Stipp: Lastly, Jeremy, some decisions made in Europe that underscore the fact that the crisis is still going on there. What did we learn, and what's the impact?

Glaser: It's certainly dropped off the front page of the papers, but the European debt crisis continues to go on. In Portugal, we saw that very clearly, that it's difficult to push these austerity measures on a population.

The parliament there voted down the large austerity package that was going to keep Portugal from having to go to the EU bailout fund. The prime minister is going to have to resign.

Certainly, it just shows how difficult it is to have these really large cuts in spending when you have a population that feels like they are being somewhat railroaded by the international community into taking on these big cuts, and obviously nobody likes austerity, but the problem is, the bailout fund still isn't really codified in the way that it needs to be. It's probably big enough for Portugal, but if other countries continue to run into these problems and aren't able to put these austerity measures forward, they might have to go into the fund as well; it may have to expand in size.
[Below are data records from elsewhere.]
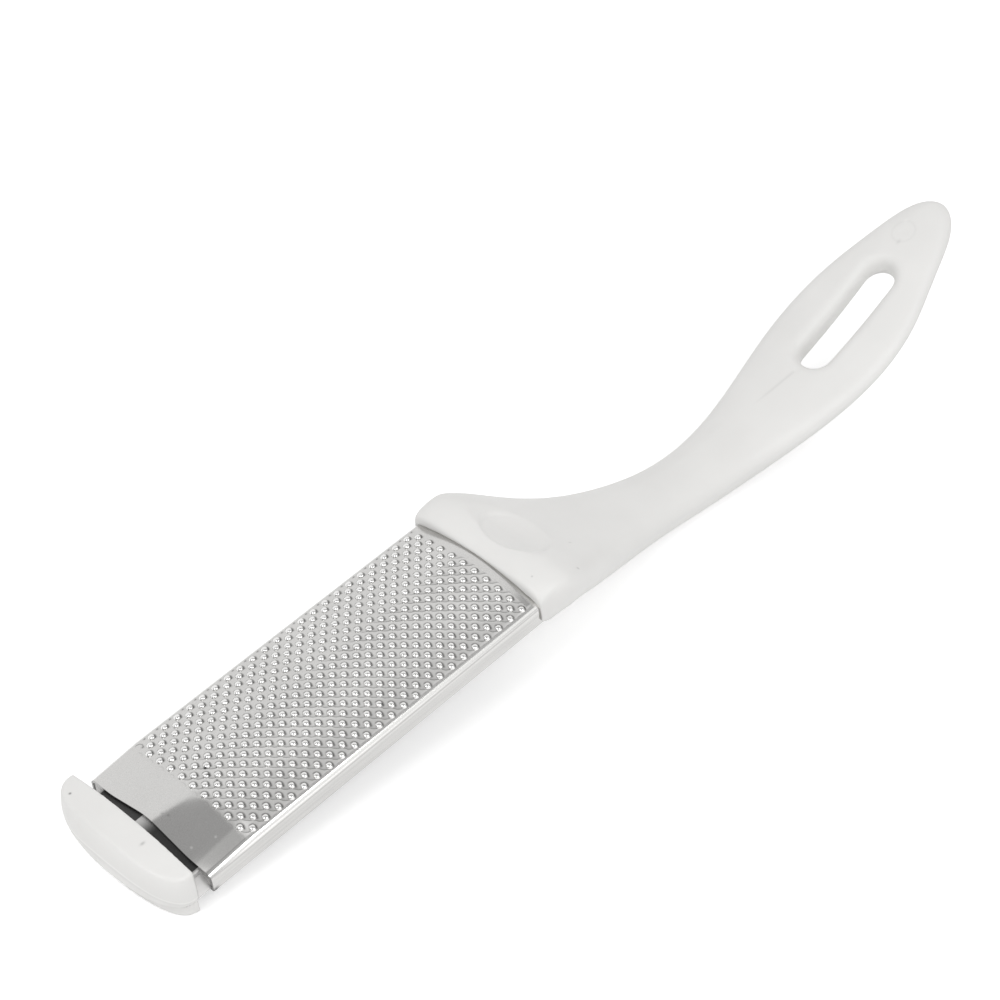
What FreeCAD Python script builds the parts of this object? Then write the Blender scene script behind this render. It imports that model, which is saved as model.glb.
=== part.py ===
import FreeCAD, Part
import math
import os

os.makedirs("parts", exist_ok=True)

V = FreeCAD.Vector

# Everything is drawn in the head's own axes, in millimetres: x = 0 at the mouth of the
# handle's socket and growing towards the hanging loop, z = 0 at the crown of the rasp.
# The finished tool is then tipped to the way it lies on a table.

# Rasp sheet
head_width = 40.0  # over the folded side walls
rasp_exposed = 99.5  # from the front edge to the socket's mouth
sheet_thickness = 0.6
side_height = 8.7  # crown to the underside of the lips
bend_radius = 1.7  # outside of the fold along each long edge
lip_width = 2.0  # in-turned lip that holds the carrier
ridge_radius = 12.0  # the front edge is a shallow roof with a soft ridge
flank_angle = 15.0
flank_margin = 8.5  # from the side wall to where the flank starts to level out
shoulder_angle = 3.0
roof_length = 13.0  # from the front edge, over which the roof rounds out to a plain arch
arch_radius = 70.0
arch_lift = 0.3  # how much higher the arch stands in the middle

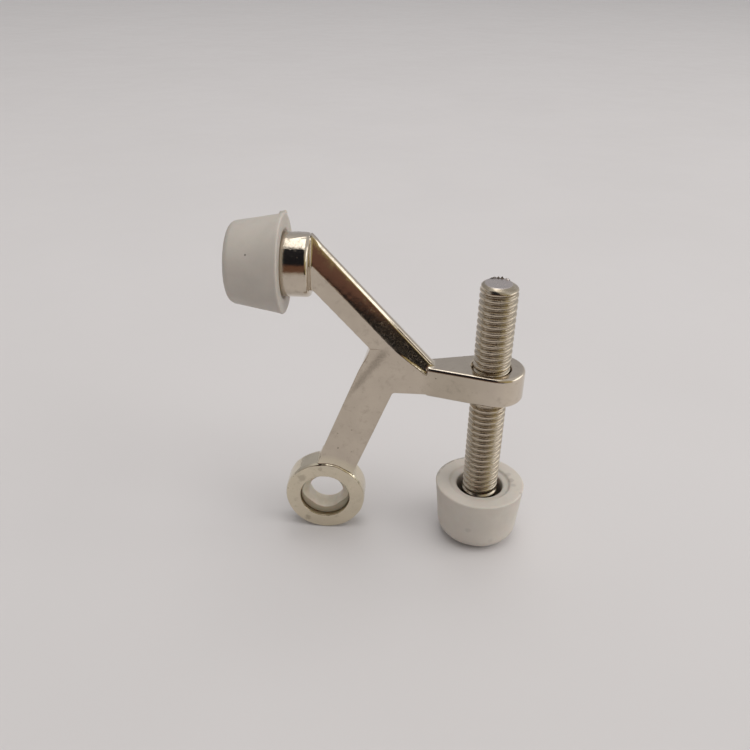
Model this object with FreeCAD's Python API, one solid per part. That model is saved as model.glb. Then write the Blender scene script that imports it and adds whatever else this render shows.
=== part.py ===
"""Hinge-pin door stop: a die-cast Y-shaped body with a pin eye, a rubber bumper and an adjusting screw.

Frame, in millimetres: the origin is the centre of the hinge-pin eye. +Z is up and runs along the
adjusting screw, +X runs from the eye towards the screw, and +Y runs along the hinge pin to the back.
The body is the same on both sides of the plane y = 0.
"""
import FreeCAD, Part
import math
import os

V = FreeCAD.Vector
X_AXIS = V(1, 0, 0)
Y_AXIS = V(0, 1, 0)
Z_AXIS = V(0, 0, 1)
ORIGIN = V(0, 0, 0)
TINY = 1e-3

# Eye that hangs on the hinge pin, and the plain bush inside it
eye_outer_radius = 9.1
eye_half_width = 2.85
eye_bore_radius = 5.68
eye_bevel = 0.35
pin_bore_radius = 4.0
bush_recess = 1.1
bush_lead_in = 0.9
bush_gap = 0.02

# Lower arm, from the eye up to the fork
lower_arm_angle = 68.8
lower_arm_width = 8.3
lower_arm_offset = -0.5
arm_half_thickness = 2.4
facet_depth = 0.4
facet_length = 15.5

# Upper arm, from the lug up to the neck, with a roof-shaped section
upper_arm_angle = 47.5
upper_arm_depth = 7.35
upper_arm_chamfer = 3.72
ridge_half_width_high = 0.75
ridge_half_width_low = 1.2

# Lug that carries the adjusting screw
screw_axis_x = 35.45
lug_underside_z = 27.95
lug_height = 6.78
lug_boss_radius = 6.03
lug_boss_offset = 1.04
lug_root_offset = 13.4
ridge_foot_offset = 11.8
lug_bevel = 0.45
hole_countersink = 0.45

# Web that fills the fork
web_underside_step = 0.45
web_root_drop = 1.6
crotch_radius = 1.0
heel_radius = 0.5

# Neck and stud that carry the bumper
bumper_axis_z = 55.85
bumper_face_x = -7.2
neck_radius = 6.4
neck_face_x = -1.85
neck_edge_radius = 0.85
stud_radius = 3.0
stud_length = 3.6
stud_head_radius = 4.6
stud_head_length = 2.2

# Rubber bumper and rubber screw tip
rubber_gap = 0.05
rubber_recess_radius = 6.9
rubber_recess_depth = 0.9
rubber_rim_bevel = 0.3
rounding_steps = 4
bumper_large_radius = 10.0
bumper_length = 10.95
bumper_taper = 10.2
bumper_end_radius = 1.7
tip_large_radius = 10.05
tip_height = 13.35
tip_taper = 5.5
tip_foot_radius = 2.2
tip_mouth_radius = 5.2

# Adjusting screw: 5/16 inch, 18 threads to the inch
thread_major_radius = 3.97
thread_running_gap = 0.05
screw_end_z = 53.5
screw_end_chamfer = 0.7
screw_head_radius = 6.6
screw_head_length = 3.0
screw_foot_cover = 3.6

# Derived places
floor_z = -eye_outer_radius
lug_top_z = lug_underside_z + lug_height
lug_root_x = screw_axis_x - lug_root_offset
boss_centre_x = screw_axis_x + lug_boss_offset
web_underside_z = lug_underside_z + web_underside_step
neck_top_z = bumper_axis_z + neck_radius
neck_seat_x = bumper_face_x - rubber_recess_depth + rubber_gap
tip_rim_z = floor_z + tip_height
head_z = floor_z + screw_foot_cover
overshoot = 1.0


def direction(angle):
    """Unit vector in the plane y = 0, turned from +X towards +Z by an angle in degrees."""
    return V(math.cos(math.radians(angle)), 0, math.sin(math.radians(angle)))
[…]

There doesn't seem to be a lot of appetite for that. They keep putting off the decision to make it larger, to make it permanent, to create a real structure around it. Those are decisions they are going to need to make, and I think if they made them sooner rather than later, they would be able to stave off a lot of problems, but it just shows how difficult it is. This is problem that we have been talking about for a while and probably will be talking about for years to come.

Stipp: Jeremy, a decisively interestingly, Friday Five this week. Thanks for joining me.

Glaser: You are very welcome, Jason.

Stipp: For Morningstar, I am Jason Stipp. Thanks for watching.